This month we spoke to Lisa Roberts, a womenswear and knitwear designer who relocated from London back to her Welsh roots to set up her knitted childrenswear brand, MABLI, launching in the autumn of 2016. Lisa tells us about her decision to work for herself, the influence of her Welsh heritage on the designs and her future plans for MABLI.
Can you tell us about your background and setting up MABLI?
I graduated with a BA in Fashion Design at Birmingham Institute of Art & Design in 2003, but it wasn’t until after my degree that knitwear became my focus. I went on to work as a womenswear designer, specialising in knitwear, ever since. There’s nothing much cuter than a tiny piece of knitwear, so I had always envisaged my designs in miniature, thinking how great they could be, and how much sense it made to me to make mini versions of things that would appeal to the sort of customer I was designing for in my roles with brands such as Toast, where I designed for many years.
I was living in London and juggling working full-time with being a Mum to my then 2 year old, Mabel. Honestly, (and this is no dig at one specific company!) the lack of flexibility in the fashion industry to support working mothers was a huge part of the reason I decided to make a big change and work for myself.
So whilst pregnant with my second child, Otto, I moved with my family home to Wales, nearer to extended family for support, and also where we would have less financial commitments so would be in a better position to start a business.
MABLI is the name that stuck. I can’t even remember any of the others now! It’s the Welsh derivative of my daughter’s name, Mabel. Given that we were back in Wales, and also using a lot of inspiration from Welsh heritage in the designs, it felt like the right name.
The collection that I created for the first season was really everything that I wanted my baby to wear! The first samples arrived when he was 4 weeks old so he was the perfect fit model. Lots of vintage influence, and a Welsh Tapestry jacquard that has been a key MABLI statement knit in various forms ever since.
You use exclusively merino wool for the MABLI product. Why is that? What are the benefits?
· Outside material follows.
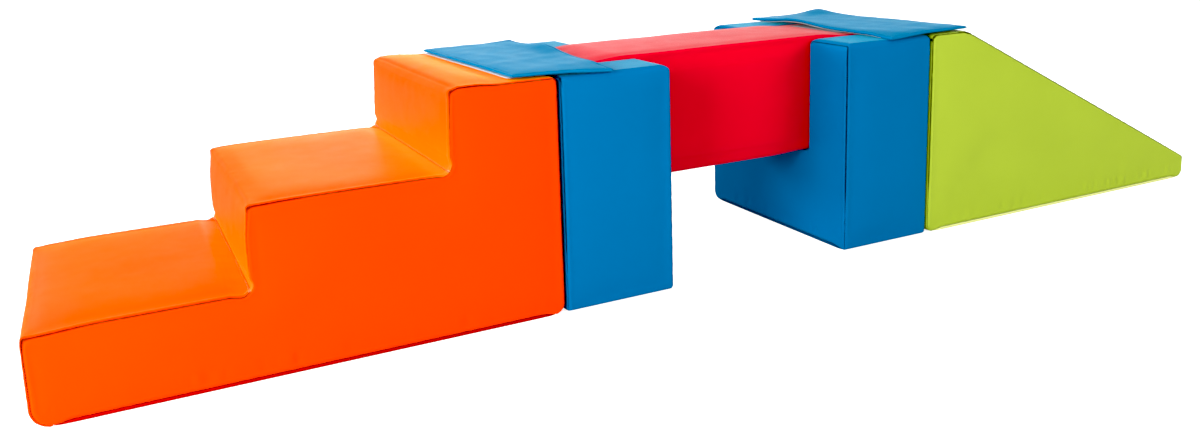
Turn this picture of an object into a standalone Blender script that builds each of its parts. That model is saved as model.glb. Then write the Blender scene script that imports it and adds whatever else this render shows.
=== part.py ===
"""Soft play foam climber: stairs, two notched blocks, a beam laid in the notches, a ramp and two flaps.

Metres, +Z up. The row runs along X from the stairs to the ramp, the front looks towards -Y, and the
origin is on the floor under the middle of the row. Each module is a foam core in a sewn cover.
"""

import math
from collections import namedtuple

import bmesh
import bpy
from mathutils import Vector

# Row
DEPTH = 0.490
HEIGHT = 0.450
MODULE_GAP = 0.004

# Stairs
STEP_COUNT = 3
TREAD_LOWER = 0.340
TREAD_MIDDLE = 0.350
TREAD_UPPER = 0.210

# Notched blocks and the crawl gap between them
BLOCK_THICKNESS = 0.235
CRAWL_WIDTH = 0.430
NOTCH_FLOOR_HEIGHT = 0.200

# Beam
BEAM_WIDTH = 0.242
BEAM_SIDE_CLEARANCE = 0.0015

# Ramp
RAMP_TOP = 0.105
RAMP_RUN = 0.795
RAMP_TOE_HEIGHT = 0.055

# Cover: fabric, how far a seam pulls an edge in, and how far from the seam the face is full again
COVER_THICKNESS = 0.001
FIT_GAP = 0.0003
SEAM_DRAW = 0.004
SEAM_RIM = 0.024
RIM_SHARES = ((0.0, 1.0), (0.35, 0.30), (1.0, 0.0))

# Rounding of the outlines
BASE_RADIUS = 0.020
NOSE_RADIUS = 0.012
TOP_RADIUS = 0.014
TUCK_RADIUS = 0.022
NOTCH_TUCK_RADIUS = 0.008
BEAM_EDGE_RADIUS = 0.012
GLUE_EDGE_RADIUS = 0.002
LEAST_RADIUS = 0.0008

# Joining flaps with hook tape, and the loop tape that they grip
OUTER_LEAF_WIDTH = 0.102
INNER_LEAF_WIDTH = 0.118
FLAP_LENGTH = 0.460
FLAP_THICKNESS = 0.008
FLAP_EDGE_RADIUS = 0.0025
FLAP_CORNER_RADIUS = 0.008
FOLD_RISE = 0.001
TAPE_THICKNESS = 0.001
TAPE_CORNER_RADIUS = 0.002
HOOK_TAPE_WIDTH = 0.050
HOOK_TAPE_LENGTH = 0.430
HOOK_TAPE_MARGIN = 0.004
LOOP_TAPE_OVERREACH = 0.005
LOOP_TAPE_LENGTH = 0.400
BEAM_LOOP_TAPE_LENGTH = 0.180

# Zips under the modules, coil side in, with a groove pressed into the foam above them
LONG_ZIP_LENGTH = 0.600
SHORT_ZIP_LENGTH = 0.340
ZIP_TAPE_WIDTH = 0.026
ZIP_TAPE_THICKNESS = 0.0006
ZIP_SLOT_WIDTH = 0.012
ZIP_SLOT_MARGIN = 0.008
COIL_WIDTH = 0.006
COIL_HEIGHT = 0.0022
SLIDER_LENGTH = 0.014
SLIDER_WALL = 0.0016
SLIDER_NOSE_SHARE = 0.85
GROOVE_MARGIN = 0.002
CUT_OVERRUN = 0.002

# Worked out from the sizes above
FOAM_SKIN = COVER_THICKNESS + FIT_GAP
GLUE_SKIN = FIT_GAP - FOAM_SKIN
RISER = HEIGHT / STEP_COUNT
STEPS_LENGTH = TREAD_LOWER + TREAD_MIDDLE + TREAD_UPPER
RAMP_LENGTH = RAMP_TOP + RAMP_RUN
BEAM_LENGTH = BLOCK_THICKNESS + CRAWL_WIDTH + BLOCK_THICKNESS
BEAM_HEIGHT = HEIGHT - NOTCH_FLOOR_HEIGHT
NOTCH_WIDTH = BEAM_WIDTH + 2 * BEAM_SIDE_CLEARANCE
ROW_LENGTH = STEPS_LENGTH + BEAM_LENGTH + RAMP_LENGTH + 2 * MODULE_GAP
STEPS_X = -ROW_LENGTH / 2
BEAM_X = STEPS_X + STEPS_LENGTH + MODULE_GAP + BEAM_LENGTH / 2
RAMP_X = ROW_LENGTH / 2 - RAMP_LENGTH
LEFT_BLOCK_X = BEAM_X - (CRAWL_WIDTH + BLOCK_THICKNESS) / 2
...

From my experience in the industry over the years, I think I kept a file in my head of all things that would be perfect for babies and childrenswear. For yarn options, merino wool (and specifically the one I use), was always the one! It’s really soft, hypoallergenic, machine-washable, itch-free, thermos-regulating, is durable, and has amazing depth of colour. It also has a price point that felt the right balance of luxury and practicality that I envisaged for the brand. We have since gone on to introduce other natural fibres into the collection, such a organic pima cotton, linen & baby alpaca. But our core merino wool will always be the main focus.
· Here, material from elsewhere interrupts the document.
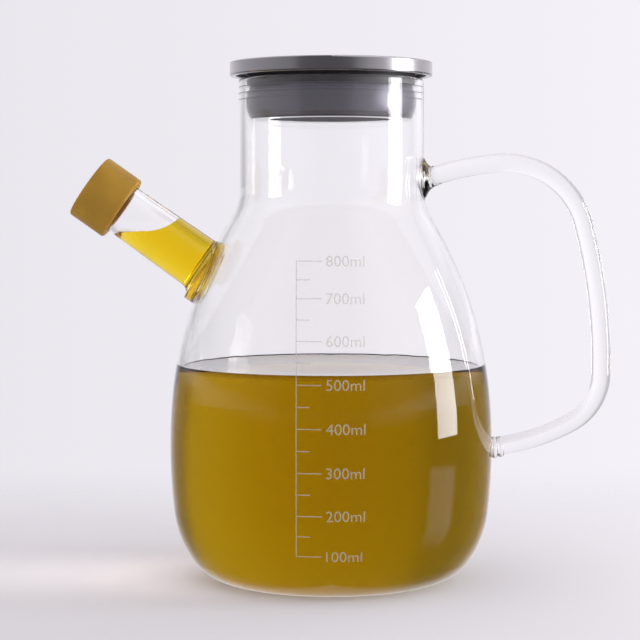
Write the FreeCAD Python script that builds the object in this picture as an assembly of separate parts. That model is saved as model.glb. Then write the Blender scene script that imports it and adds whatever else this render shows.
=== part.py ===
import FreeCAD, Part
import math
import os
from FreeCAD import Vector

# A blown glass jug for oil: a pear-shaped body with a wide neck, a slanted pouring spout and a
# loop handle of solid rod, all fused into one piece of glass. A steel lid with a silicone plug
# closes the neck, a silicone cap closes the spout, and oil stands in the body and in the spout.
#
# Millimetres. Z points up, the jug stands on Z = 0 and its axis is the Z axis. The spout points
# to -X, the handle to +X, and both lie in the plane Y = 0. The measuring scale is at -Y.

# Body and neck. The outline is a chain of arcs, each tangent to the one before it, that starts
# level at the edge of the flat base. An arc is its radius and the direction at its end, in
# degrees above level, so 90 is straight up and more than 90 leans in towards the axis.
wall = 2.0
base_radius = 32.6
heel_arc = (16.2, 54.4)
belly_arc = (34.0, 83.4)
waist_arc = (185.0, 95.1)
shoulder_arc = (138.0, 121.0)
neck_fillet = 19.5
rim_height = 164.7
rim_rounding = 0.9

# Spout. Distances along the spout are measured from the point where its axis meets the wall.
spout_rise = 35.2
spout_height = 103.1
spout_length = 43.2
spout_straight = 10.5
spout_root_radius = 9.0
spout_tip_radius = 8.5
spout_wall = 1.7
weld_flare = 3.1
weld_depth = 7.0

# Handle. Its rod leaves the neck rising, turns over the top, falls, and comes back to the belly.
# Each turn is a radius and an angle in degrees, and all of them turn the same way.
rod_radius = 3.1
handle_height = 131.9
handle_rise = 20.0
handle_turns = ((98.7, 14.8), (26.8, 80.0), (177.3, 16.4), (18.4, 60.5), (71.4, 23.2))
rod_sunk = 4.0
rod_overlap = 0.4

# Welds of the handle. The upper end is drawn out into a pad on the neck: a section of it is its
# distance from the wall, its height above the rod's end, its half width and its half height.
# The lower end has rings round it where the soft glass was pressed on: a ring is its distance
# from the wall, its height above the rod's end, its outer radius and its lean in degrees.
upper_pad_sections = (
    (6.0, 1.95, 3.1, 3.25),
    (3.6, 1.15, 3.2, 3.45),
    (1.9, 0.5, 3.7, 4.3),
    (0.7, 0.0, 4.8, 6.3),
    (-1.6, -0.6, 6.4, 8.2),
)
lower_rings = ((2.9, 0.15, 3.45, 6.0), (0.9, -0.15, 3.6, 4.0))
ring_thickness = 1.1

# Lid: a stamped steel dish with its hem turned in, a dark gasket above the hem, a steel drum
# under it, and a clear silicone sleeve round the drum. The sleeve's barrel and thin fins hold
# the lid in the neck.
lid_radius = 33.2
lid_gap = 0.9
lid_thickness = 4.7
sheet = 0.8
lid_top_rounding = 0.5
hem_width = 1.9
hem_height = 1.4
hem_rounding = 0.6
collar_radius = 27.6
drum_radius = 25.4
drum_neck_radius = 24.0
drum_chamfer = 1.2
plug_top = 2.2
plug_depth = 13.1
sleeve_clearance = 0.5
sleeve_bulge = 1.6
sleeve_lip = 0.8
sleeve_hole_radius = 20.0
boss_height = 0.6
sleeve_fins = 3
fin_pitch = 2.05
fin_root = 0.35
fin_tip = 0.1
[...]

Is MABLI seasonal? How many ‘collections’ do you launch per year?
I started with one winter collection for the first season, but decided that I needed a summer offering, so SS18 is our first collection for the spring/summer season. Since some of our styles are basics that will run year-on-year, I continue to run a core wool collection throughout the year. Our wool jumpers are still great for a chilly UK summers evening, and we have many southern hemisphere customers too so the year-round wool works for them as well.
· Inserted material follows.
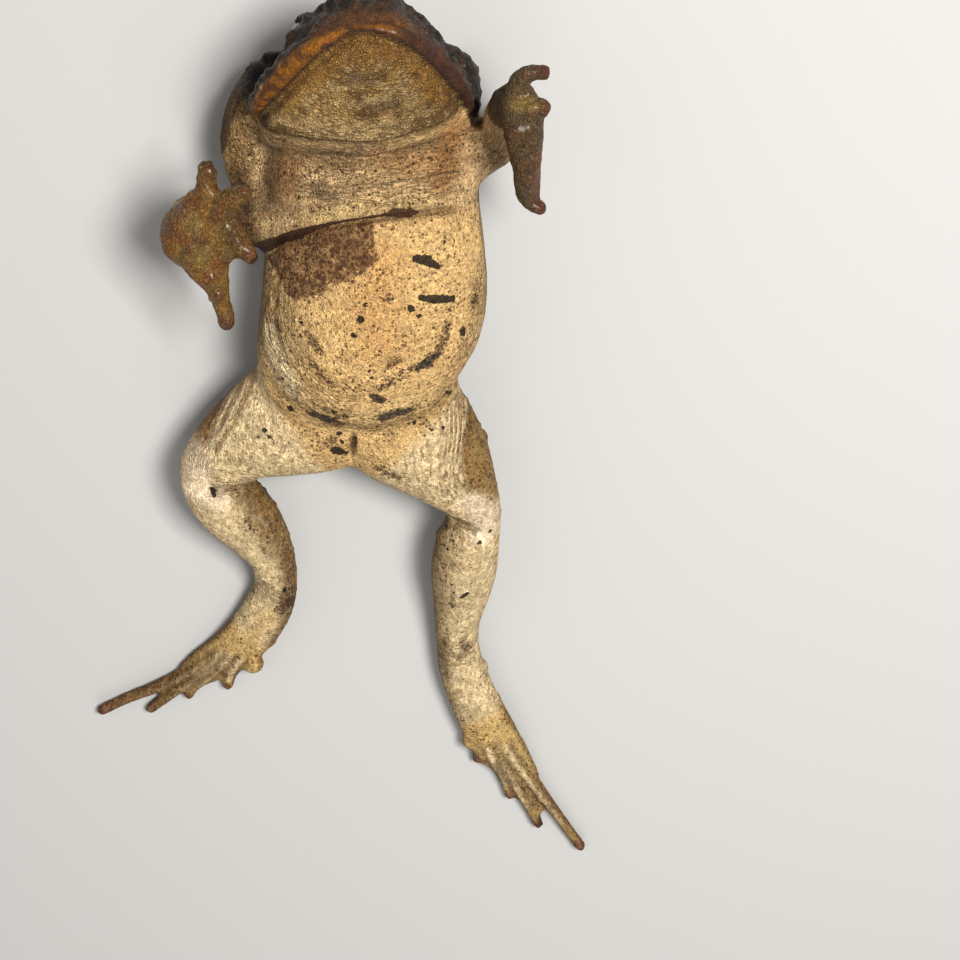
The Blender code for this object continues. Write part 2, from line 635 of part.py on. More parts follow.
def bent_sheet(profile, first_side, last_side):
    """A thin sheet across the head, whose (forward, up) profile may bend."""
    mesh = bmesh.new()
    layers = []
    for way in (-0.5, 0.5):
        line = []
        for number, (forward, up) in enumerate(profile):
            before = Vector(profile[max(number - 1, 0)])
            after = Vector(profile[min(number + 1, len(profile) - 1)])
            here = Vector((forward, up))
            turns = [(b - a).normalized() for a, b in ((before, here), (here, after)) if (b - a).length]
            normals = [Vector((-turn.y, turn.x)) for turn in turns]
            off = sum(normals, Vector((0, 0)))
            off *= len(normals) / off.length_squared
            line.append(here + off * CUT_GAP * way)
        layers.append(line)
    outline = layers[0] + layers[1][::-1]
    ends = []
    for side in (first_side, last_side):
        ends.append([mesh.verts.new(head_place(side, *point) * MM) for point in outline])
    for number in range(len(outline)):
        after = (number + 1) % len(outline)
        mesh.faces.new((ends[0][number], ends[0][after], ends[1][after], ends[1][number]))
    last = len(profile) - 1
    for end in ends:
        for number in range(last):
            mesh.faces.new((end[number], end[number + 1], end[-number - 2], end[-number - 1]))
    bmesh.ops.recalc_face_normals(mesh, faces=mesh.faces)
    return mesh


def cut_to_nodes(body):
    """Flattens what rests on the floor, opens the eyes and nostrils, and parts the body into nodes."""
    cut(body, box((0, 0, -OUTSIDE / 2), Matrix.Identity(3), (4 * OUTSIDE, 4 * OUTSIDE, OUTSIDE)))
    for left in (True, False):
        centre, turn = eye_frame(left)
        socket = EYE_RADIUS + CUT_GAP
        cut(body, ball(centre, (socket, socket, socket), fineness=SOCKET_FINENESS))
        cut(body, lid_opening(centre, turn))
        tree = skin_tree(body)
        place, normal = hit_on_head(tree, *NOSTRIL, left)
        pit = (NOSTRIL_RADIUS, NOSTRIL_RADIUS, NOSTRIL_RADIUS)
        cut(body, ball(place + normal * NOSTRIL_LIFT, pit, fineness=PIT_FINENESS))
    mouth_end = (MOUTH_END, mouth_height(MOUTH_END))
    cut(body, bent_sheet([mouth_end, HINGE, GULAR_END], -JAW_CUT_HALF_WIDTH, JAW_CUT_HALF_WIDTH))
    cut(body, bent_sheet([HINGE, NECK_END], *NECK_CUT_SIDES))
    for centre, along, across, over in LIMB_CUTS.values():
        cut(body, plate(centre, along, across, over))
    return body


def lid_opening(centre, turn):
    """A long oval cutter that leaves the eye, out of the head."""
    mesh = bmesh.new()
    bmesh.ops.create_cone(mesh, cap_ends=True, segments=20, radius1=1.0, radius2=1.0, depth=1.0)
    wide, high = LID_OPENING
    inner, outer = LID_CUT_DEPTH
    place = (turn @ Matrix.Diagonal(Vector((wide, high, outer - inner)) * MM)).to_4x4()
    place.translation = (centre + turn.col[2] * (inner + outer) / 2) * MM
    bmesh.ops.transform(mesh, matrix=place, verts=mesh.verts)
    bmesh.ops.recalc_face_normals(mesh, faces=mesh.faces)
    return mesh


def islands(mesh):
    """The faces of each closed surface of a bmesh."""
    waiting = set(mesh.faces)
    found = []
    while waiting:
        first = waiting.pop()
        group, open_faces = {first}, [first]
        while open_faces:
            for edge in open_faces.pop().edges:
                for face in edge.link_faces:
                    if face in waiting:
                        waiting.discard(face)
                        group.add(face)
                        open_faces.append(face)
        found.append(group)
    return sorted(found, key=len, reverse=True)


def named_pieces(body):
    """One object for each of the body's closed surfaces that holds a node's seed."""
    whole = bmesh.new()
    whole.from_mesh(body.data)
    free = dict(NODE_SEEDS)
    for group in islands(whole)[: len(NODE_SEEDS)]:
        middle = sum((face.calc_center_median() for face in group), Vector()) / len(group) / MM
        name = min(free, key=lambda key: (Vector(free[key]) - middle).length)
        del free[name]
        piece = bmesh.new()
        copies = {}
        for face in group:
            for vert in face.verts:
                if vert not in copies:
                    copies[vert] = piece.verts.new(vert.co)
            piece.faces.new([copies[vert] for vert in face.verts])
        bmesh.ops.triangulate(piece, faces=piece.faces)
        finish(linked(piece, name))
    whole.free()
    bpy.data.objects.remove(body)


def finish(made):
    """Gives a node its colour and smooth shading."""
    sort = made.name.removesuffix("_right").removesuffix("_left")
    colour, roughness = FINISHES[sort]
    material = bpy.data.materials.get(sort) or bpy.data.materials.new(sort)
    material.use_nodes = True
    shader = material.node_tree.nodes["Principled BSDF"]
    shader.inputs["Base Color"].default_value = (*colour, 1)
    shader.inputs["Roughness"].default_value = roughness
    material.diffuse_color = (*colour, 1)
    made.data.materials.append(material)
    made.data.shade_smooth()
    made.data.set_sharp_from_angle(angle=SHARP_EDGE)


def make_eyes():
    """The eyeballs, in nodes of their own."""
    for left in (True, False):
        mesh = bmesh.new()
        bmesh.ops.create_uvsphere(mesh, u_segments=20, v_segments=10, radius=EYE_RADIUS * MM)
        eye = linked(mesh, "eye_left" if left else "eye_right")
        centre, turn = eye_frame(left)
        eye.location = centre * MM
        eye.rotation_mode = "QUATERNION"
        eye.rotation_quaternion = turn.to_quaternion()
        finish(eye)


def main():
    for old in list(bpy.data.objects):
        bpy.data.objects.remove(old)
    rough = fused(linked(merged(masses()), "masses"), MASS_VOXEL, MASS_SMOOTHING)
    forms = head_forms(skin_tree(rough)) + digits()
    body = fused(linked(merged(forms, rough.data), "body"), SKIN_VOXEL, SKIN_SMOOTHING)
    bpy.data.objects.remove(rough)
    body = thinned(detailed(body), BODY_TRIANGLES)
    named_pieces(cut_to_nodes(body))
    make_eyes()


if __name__ == "__main__":
    main()
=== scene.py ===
# %% [markdown]
# # A cane toad on its back
#
# A museum keeps its toads as still, life-size models. This one lies belly up and limp, so that its
# pale, speckled underside shows. The solids come in as a fixed frame. What they lack is a skin: one
# surface with no seams, with folds, warts and markings, and a pair of eyes that look alive.

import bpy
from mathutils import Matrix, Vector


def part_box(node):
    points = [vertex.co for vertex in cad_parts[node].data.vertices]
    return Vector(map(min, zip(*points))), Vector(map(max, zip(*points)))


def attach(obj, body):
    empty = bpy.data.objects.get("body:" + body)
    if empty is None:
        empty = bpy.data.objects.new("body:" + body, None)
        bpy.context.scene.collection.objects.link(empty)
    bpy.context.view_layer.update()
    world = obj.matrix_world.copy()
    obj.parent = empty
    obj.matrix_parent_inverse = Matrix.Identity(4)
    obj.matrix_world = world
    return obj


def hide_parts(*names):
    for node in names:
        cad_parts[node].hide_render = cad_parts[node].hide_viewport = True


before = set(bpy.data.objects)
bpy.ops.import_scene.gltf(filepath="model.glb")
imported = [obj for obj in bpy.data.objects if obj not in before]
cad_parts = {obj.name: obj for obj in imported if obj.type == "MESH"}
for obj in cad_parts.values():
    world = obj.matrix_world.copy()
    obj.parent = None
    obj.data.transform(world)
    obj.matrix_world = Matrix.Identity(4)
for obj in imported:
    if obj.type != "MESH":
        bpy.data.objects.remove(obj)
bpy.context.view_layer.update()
print("solids loaded:", len(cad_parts))

# %% The tools, and the unit of the tables
import math

import bmesh
import bpy
import numpy as np
from mathutils import Matrix, Vector, noise
from mathutils.kdtree import KDTree

MM = 0.001
rng = np.random.default_rng(8)

# %% [markdown]
# ## The camera
#
# The camera looks down on the toad from beyond its head, so that the body stands upright in the picture
# with the mouth at the top. Its place, tilt and angle of view come from matching the solids to the
# photograph.

# %% The camera
CAMERA_PLACE = (0.0433, 0.2163, 0.6949)
CAMERA_TILT = math.radians(24)
VIEW_ANGLE = math.radians(30)


def shown(name, data):
    """A new object that holds the data, linked to the scene."""
    made = bpy.data.objects.new(name, data)
    bpy.context.scene.collection.objects.link(made)
    return made


camera = shown("camera", bpy.data.cameras.new("camera"))
camera.data.lens_unit = "FOV"
camera.data.angle = VIEW_ANGLE
camera.location = CAMERA_PLACE
camera.rotation_euler = (-CAMERA_TILT, 0, 0)
bpy.context.scene.camera = camera
print("camera height in metres:", CAMERA_PLACE[2])

# %% [markdown]
# ## One skin over all the solids
#
# On the real toad the skin runs on over jaw, neck and joints. The solids are parted there by narrow
# gaps. Each flesh node is copied, grown by a hair's breadth so that it touches its neighbours, and all
# copies are fused with a voxel remesh. That gives small, even faces, which is what sculpting in code
# needs. The voxels are as small as a limit of 200,000 triangles allows.

# %% The fused skin
SKIN_VOXEL = 1.13
SEAM_FILL = 0.2
SAME_PLACE = 0.01
FLESH = [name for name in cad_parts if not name.startswith("eye_")]


def swollen(name):
    """A copy of a node with its loose triangles joined, grown enough to close the gap to its neighbours."""
    copy = bmesh.new()
    copy.from_mesh(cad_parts[name].data)
    bmesh.ops.remove_doubles(copy, verts=copy.verts, dist=SAME_PLACE * MM)
    copy.normal_update()
    for vert in copy.verts:
        vert.co += vert.normal * SEAM_FILL * MM
    scrap = bpy.data.meshes.new(name)
    copy.to_mesh(scrap)
    copy.free()
    return scrap


def fused_skin():
    whole = bmesh.new()
    for name in FLESH:
        scrap = swollen(name)
        whole.from_mesh(scrap)
        bpy.data.meshes.remove(scrap)
    data = bpy.data.meshes.new("fused")
    whole.to_mesh(data)
    whole.free()
    made = shown("skin", data)
    remesh = made.modifiers.new("one skin", "REMESH")
    remesh.mode = "VOXEL"
    remesh.voxel_size = SKIN_VOXEL * MM
    graph = bpy.context.evaluated_depsgraph_get()
    made_data = bpy.data.meshes.new_from_object(made.evaluated_get(graph))
    made.modifiers.clear()
    made.data = made_data
    bpy.data.meshes.remove(data)
    return made


skin = fused_skin()
print("skin faces:", len(skin.data.polygons))

# %% [markdown]
# ## Clay in code
#
# From here the skin is treated as clay. Its points are kept in one array, in millimetres, and every
# tool below pushes them along their normals. A slow blur that first shrinks and then swells the surface
# takes away the solids' facets without making the thin toes thinner.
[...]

What is the ethos behind MABLI?
Our ethos is to create designs with a ‘slow fashion’ aesthetic, that will be loved, and handed down to the next child, to buy less, buy better, and to ensure our products are great quality, practical and versatile. I find these statements are thrown around often by brands. I really want to do everything to ensure that these words are true in MABLI’s case.
In 2017, you received awards for the Junior Design Awards. Can you tell us about this?
We received the Platinum Best Fashion Newcomer, and also a JADA (Junior Absolute Design Award) which highlighted the 20 ‘best of best’ from the winners. To be recognised at these industry awards was so amazing. Whist I had the experience in fashion and knitwear, the childrenswear sector was completely new to me. Half of what I had been doing was down to my knowledge and experience, the other half had (and still is!) learning and adapting as I went along. With no colleagues or managers to give you feedback you do have many moments of doubt whether what you are doing is right. So thanks Junior, it meant a lot!
As a product, how and where do you think knitwear positions itself for sustainability? What are the positive impacts of knitwear as a product and what do you feel needs to change or can be improved?
Wool is a great sustainable resource, but there’s more to it than just that. We work with a mill that takes sustainability seriously and focuses on improving this at every stage. For example investing advancements in water purification and re-use of heat generated by the dyeing process. This is not finite. There are so many areas to continue to focus on in terms of what, where and how we choose to run our business.
Creating knitwear that will stand the test of time and people will want to keep and hand down, rather than throwing away is also a positive step in moving away from an unsustainable throw-away culture.
What is next for MABLI?
From the start, customers have asked, ‘can you make that in grown up sizes please?!’ We already have adult socks and accessories in the collection which have been very popular, so probably I will go full circle and end up designing womenswear again, as part of MABLI.
We couldn’t agree more with those customers Lisa, a pre-order for an adult-sized Troelli skirt in Sienna, Bara Jumper in Soft Navy/Peanut and Carthen Cardigan in Duck Egg please!